To build a practical instrumentation scheme, begin with a decision tree of hypotheses about user flows. For each hypothesis, define a single leading indicator that would confirm or refute it. For instance, if you hypothesize that onboarding friction blocks activation, measure completion rate of the first critical step and the time spent on onboarding screens. Use non-intrusive data capture that respects user privacy and avoids altering behavior. Instrumentation should be visible to the team through dashboards that aggregate signals into digestible metrics. Keep instrumentation scoped to prototype goals, avoiding layers of analytics that belong to a later stage. The reality is that disciplined measurement accelerates learning and reduces waste.
Signals that indicate value perception and intent
The first behavior to capture is task completion efficiency.

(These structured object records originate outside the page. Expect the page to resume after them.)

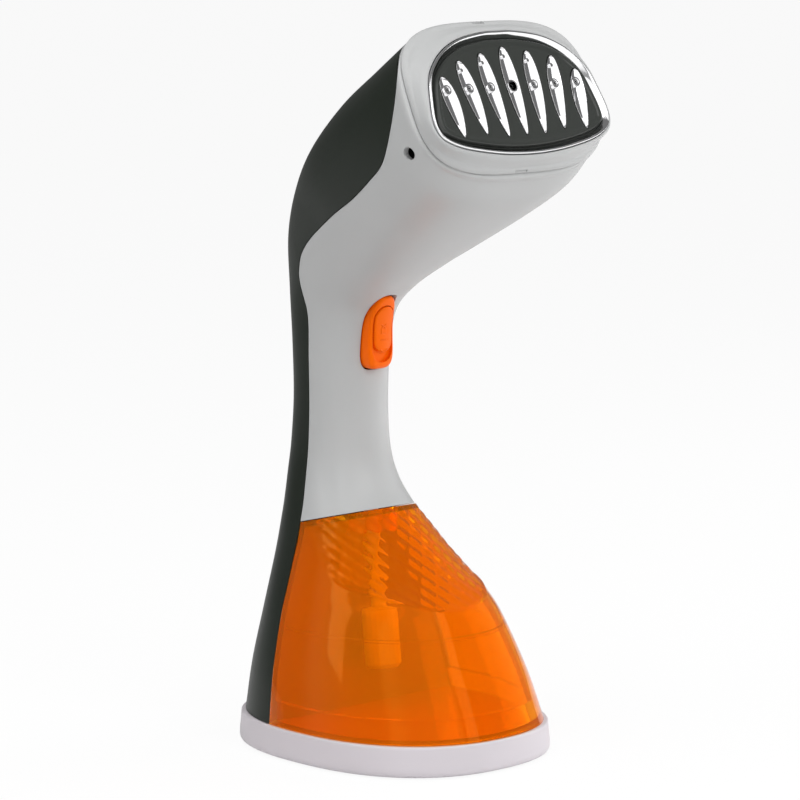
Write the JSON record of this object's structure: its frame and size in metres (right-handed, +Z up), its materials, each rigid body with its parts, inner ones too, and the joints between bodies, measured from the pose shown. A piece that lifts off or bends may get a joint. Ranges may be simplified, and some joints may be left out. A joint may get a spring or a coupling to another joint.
{
  "type": "handheld garment steamer",
  "caption": "Upright handheld garment steamer: waisted grip with a trigger, forward-tilted steam head with chrome steam channels, lift-off clear orange water tank on an oval base.",
  "frame": {"origin": "middle of the bounding box, on the floor under the rubber feet", "axes": "+Z up, the steam panel faces -Y (forward), +X to the object's left as seen from behind"},
  "size_m": [0.1018, 0.1352, 0.2763],
  "materials": {
    "shell_grey": "satin",
    "shell_charcoal": "satin",
    "base_pale_grey": "satin",
    "trigger_orange": "satin",
    "tank_clear_orange": "clear tinted plastic",
    "chrome": "polished",
    "panel_dark_gloss": "gloss",
    "cast_aluminium": "as cast",
    "steel": "bright",
    "silicone_translucent": "soft matte",
    "silicone_red": "soft matte",
    "black_plastic": "satin",
    "white_plastic": "satin",
    "rubber_black": "matte",
    "circuit_board": "lacquered",
    "wire_red": "satin",
    "wire_blue": "satin"
  },
  "bodies": {
    "stand": {"base_shell": "base_pale_grey", "base_plate": "black_plastic", "foot_front_left": "rubber_black", "foot_front_right": "rubber_black", "foot_rear_left": "rubber_black", "foot_rear_right": "rubber_black", "water_tank": "tank_clear_orange"},
    "release_button": {"release_button": "trigger_orange"},
    "trigger": {"trigger": "trigger_orange"},
    "lock_slider": {"trigger_lock_slider": "trigger_orange"},
    "switch_plunger": {"switch_plunger": "white_plastic"},
    "handle": {"front_housing": "shell_grey", "rear_cover": "shell_charcoal", "spine_wall": "shell_charcoal", "dock_floor": "shell_charcoal", "dock_seal": "silicone_red", "pickup_tube": "silicone_translucent", "pickup_filter": "black_plastic", "pump_body": "white_plastic", "pump_cradle": "black_plastic", "pump_inlet_hose": "silicone_translucent", "pump_outlet_hose": "silicone_translucent", "head_bezel": "shell_grey", "chrome_trim_ring": "chrome", "steam_panel": "panel_dark_gloss", "steam_plate": "cast_aluminium", "chamber_gasket": "silicone_red", "steam_chamber": "cast_aluminium", "chamber_bracket": "black_plastic", "heating_element": "steel", "thermostat": "steel", "thermal_fuse": "white_plastic", "control_board": "circuit_board", "board_relay": "black_plastic", "terminal_block": "white_plastic", "cord_gland": "rubber_black", "cable_clamp": "black_plastic", "heater_wire_live": "wire_red", "heater_wire_neutral": "wire_blue", "release_spring": "steel", "trigger_pin": "steel", "trigger_chassis": "black_plastic", "trigger_spring": "steel", "microswitch": "black_plastic", "screw_upper_left": "steel", "screw_upper_right": "steel", "screw_grip": "steel", "screw_spine": "steel", "steam_channel_1": "chrome", "steam_channel_2": "chrome", "steam_channel_3": "chrome", "steam_channel_4": "chrome", "steam_channel_5": "chrome", "steam_channel_6": "chrome", "steam_channel_7": "chrome"}
  },
  "joints": [
    {"name": "handle_lift", "type": "slide", "parent": "stand", "child": "handle", "axis": [0, 0.1172, 0.9931], "range_m": [0, 0.085]},
    {"name": "trigger_press", "type": "hinge", "parent": "handle", "child": "trigger", "pos_m": [0, 0.01969, 0.1677], "axis": [1, 0, 0], "range_deg": [0, 7], "stiffness_Nm_per_rad": 0.5, "springref_deg": -11.46, "deforming": ["trigger_spring"]},
    {"name": "lock_slide", "type": "slide", "parent": "trigger", "child": "lock_slider", "axis": [0, 0, -1], "range_m": [0, 0.0036]},
    {"name": "plunger_press", "type": "slide", "parent": "handle", "child": "switch_plunger", "axis": [0, 1, 0], "range_m": [0, 0.0015]},
    {"name": "release_press", "type": "slide", "parent": "handle", "child": "release_button", "axis": [0, -1, 0], "range_m": [0, 0.0024], "stiffness_N_per_m": 400, "springref_m": -0.003, "deforming": ["release_spring"]}
  ],
  "couplings": [
    {"joint": "plunger_press", "follows": "trigger_press", "m_per_rad": 0.012268}
  ]
}
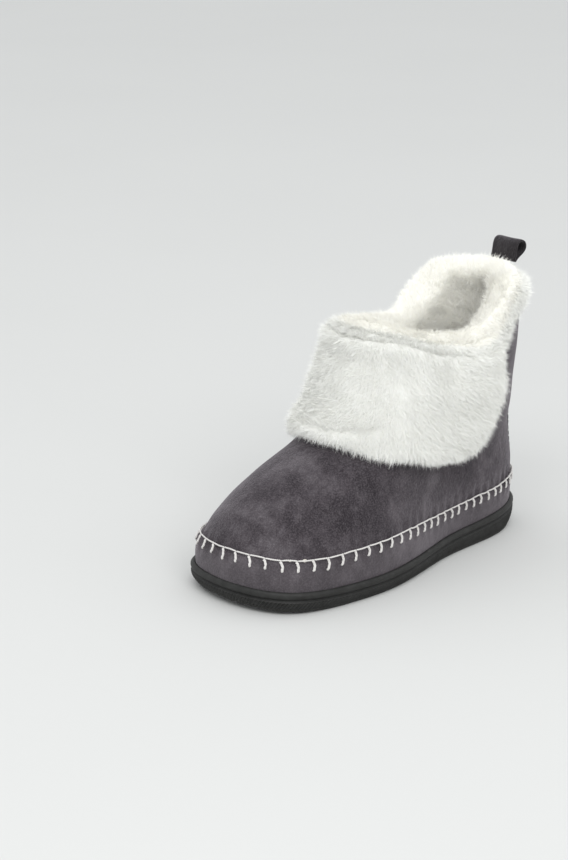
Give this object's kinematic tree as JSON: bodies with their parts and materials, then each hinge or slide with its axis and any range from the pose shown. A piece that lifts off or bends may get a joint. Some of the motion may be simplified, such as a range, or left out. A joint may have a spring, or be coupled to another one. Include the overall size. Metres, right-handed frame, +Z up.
{
  "type": "slipper boot",
  "caption": "Ankle-high slipper boot for a left foot with a fold-down fur cuff, fur lining, moccasin seam, rubber sole and pull loop.",
  "frame": {"origin": "on the floor, on the sole's flat underside, below the middle of its length and the centre line of the heel", "axes": "+X towards the toe, +Y towards the outer (lateral) side of the left foot, +Z up"},
  "size_m": [0.267, 0.1135, 0.1976],
  "materials": {
    "outsole_rubber": "matt moulded black",
    "suede": "brushed charcoal suede",
    "backstay_suede": "brushed black suede",
    "webbing": "dark suede-faced webbing",
    "cuff_fur": "white long-pile faux fur",
    "cuff_skin": "knitted backing of the faux fur",
    "lining_fur": "warm white faux-fur lining",
    "footbed_fleece": "short fleece",
    "foam": "open-cell foam",
    "board": "cellulose insole board",
    "filler": "grey felt",
    "stiffener": "thermoplastic sheet",
    "white_thread": "waxed off-white twisted thread",
    "dark_thread": "dark sewing thread"
  },
  "bodies": {
    "boot": {"outsole": "outsole_rubber", "midsole_filler": "filler", "insole_board": "board", "footbed_foam": "foam", "footbed_cover": "footbed_fleece", "side_wall": "suede", "upper": "suede", "toe_puff": "stiffener", "heel_counter": "stiffener", "backstay": "backstay_suede", "foot_lining_lateral": "lining_fur", "foot_lining_medial": "lining_fur", "collar_lining_lateral": "lining_fur", "collar_lining_medial": "lining_fur", "loop_anchor": "webbing", "moccasin_thread": "white_thread", "backstay_thread": "dark_thread", "collar_fur_rear": "cuff_fur", "cuff_wing_lateral": "cuff_fur", "cuff_wing_medial": "cuff_fur", "cuff_wing_backing_lateral": "cuff_skin", "cuff_wing_backing_medial": "cuff_skin", "collar_backing_rear": "cuff_skin"},
    "cuff_flap": {"cuff_front": "cuff_fur", "cuff_front_backing": "cuff_skin"},
    "loop": {"pull_loop": "webbing"}
  },
  "joints": [
    {"name": "cuff_lift", "type": "hinge", "parent": "boot", "child": "cuff_flap", "pos_m": [0.0132, 0, 0.163], "axis": [0, -1, 0], "range_deg": [0, 40]},
    {"name": "pull_loop_tilt", "type": "hinge", "parent": "boot", "child": "loop", "pos_m": [-0.12509, 0, 0.1837], "axis": [0, 1, 0], "range_deg": [-45, 55], "stiffness_Nm_per_rad": 0.01}
  ]
}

Track how long it takes users to reach a core milestone, such as creating a first item or completing a transaction. Short, repeatable tasks offer cleaner data and faster feedback cycles. When time-to-complete worsens or varies widely, it signals friction points worth investigating. This isn’t about penalizing slow users; it’s about locating bottlenecks like confusing labels, hidden steps, or mismatched affordances. By coupling timing data with qualitative notes from user testers, teams can pinpoint where the interface breaks the mental model of the user. The clarity gained from these measurements informs both design refinements and prioritization decisions.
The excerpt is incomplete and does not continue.